The response was as predictable as the proposal: The commissioner of mental health and mental retardation proposes reducing the size of the Bangor Mental Health Institute and alarm bells sound around the region. Rather than having its legislators dig in once again in Augusta and once again give up ground, Bangor needs a better response.
A review of patients last fall caused BMHI administrators to conclude that 80 of 140 long-term residents of the institute would be better served in a community setting, outside the hospital. That means 62 of the 400 positions at BMHI no longer would be needed. Mental Health Commissioner Melodie Peet said she hoped most of the reduction could be met through retirements or staff leaving for other reasons, but the possibility for layoffs is apparent.
Local lawmakers have gone through the usual expressions of concern and have suggested that they might not support the reductions legislatively. That, however, leaves them defending jobs for which there are no patients, unless they can persuade patients whom the department considers better off outside the institution to petition to stay.
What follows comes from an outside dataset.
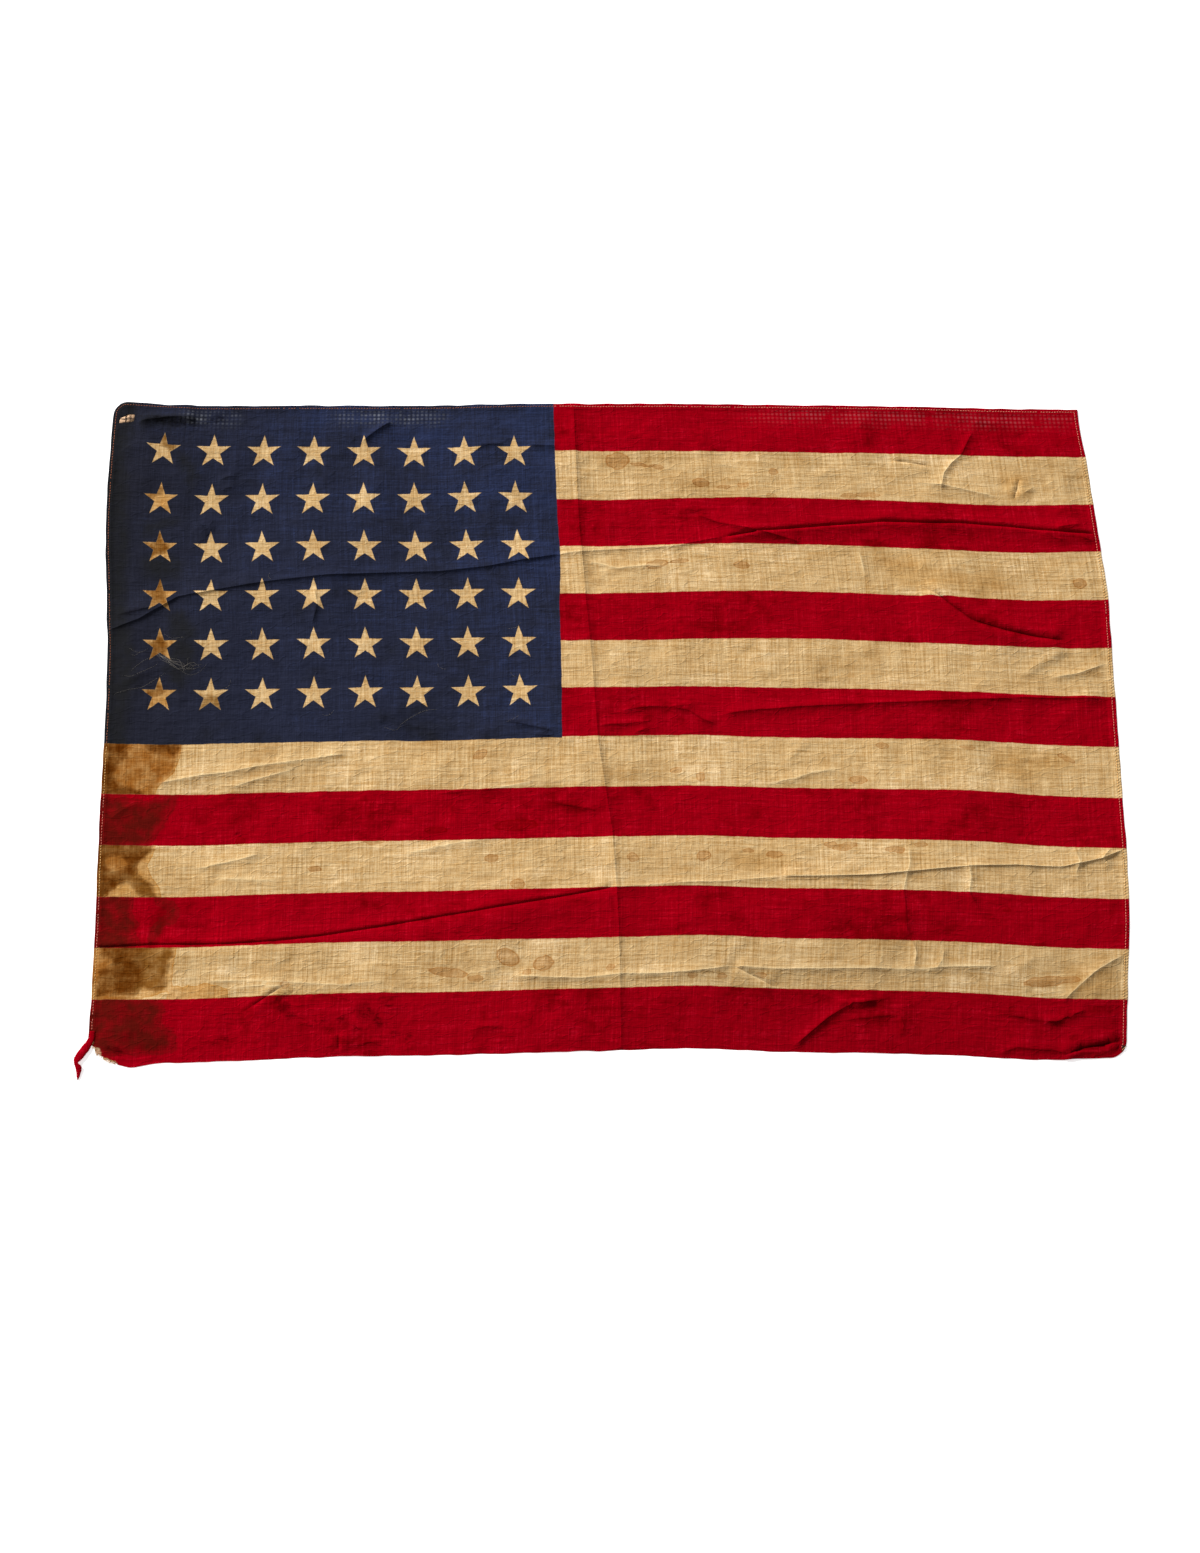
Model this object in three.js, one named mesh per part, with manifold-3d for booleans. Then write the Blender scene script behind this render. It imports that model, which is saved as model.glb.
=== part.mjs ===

The city has two excellent reasons to be hesitant about embracing any plans that release large numbers of patients from BMHI. The first is experience. In the 1970s, hundreds and hundreds of long-term patients were released from BMHI to inadequate services in the community. The results were shameful. Mentally ill people ended up on the streets, in homeless shelters or in prison. Services outside the hospital have been enchanced significantly since then, but the memory remains strong.
The second reason is also related to services. Staff reductions over the years at BMHI have limited the number of day programs in the community, sheltered workshops and behavioral therapy for current residents. It’s understandably hard for the region to trust the state to take a further risk with the mentally ill when services in the institution are wanting.
Commissioner Peet wants to use the approximately $1 million in savings from downsizing BMHI to buttress community services, and that’s understandable. Before the city can entirely embrace such a plan, however, it needs assurances that an improved, comprehensive acute and long-term care facility will operate in Bangor. BMHI once had a capacity for 1,200 patients; it has fewer than 200 now. Perhaps the building is no longer the right place for hospital care and a new, smaller building is needed. Or, perhaps, BMHI could be renovated to include other mental-health services, justifying and more effectively using the large complex.
Either investment would benefit patients and reassure the community that the state is serious about maintaining long-term hospital care here. For the health of the patients and the well-being of the community, the decision to make that investment should precede further downsizing.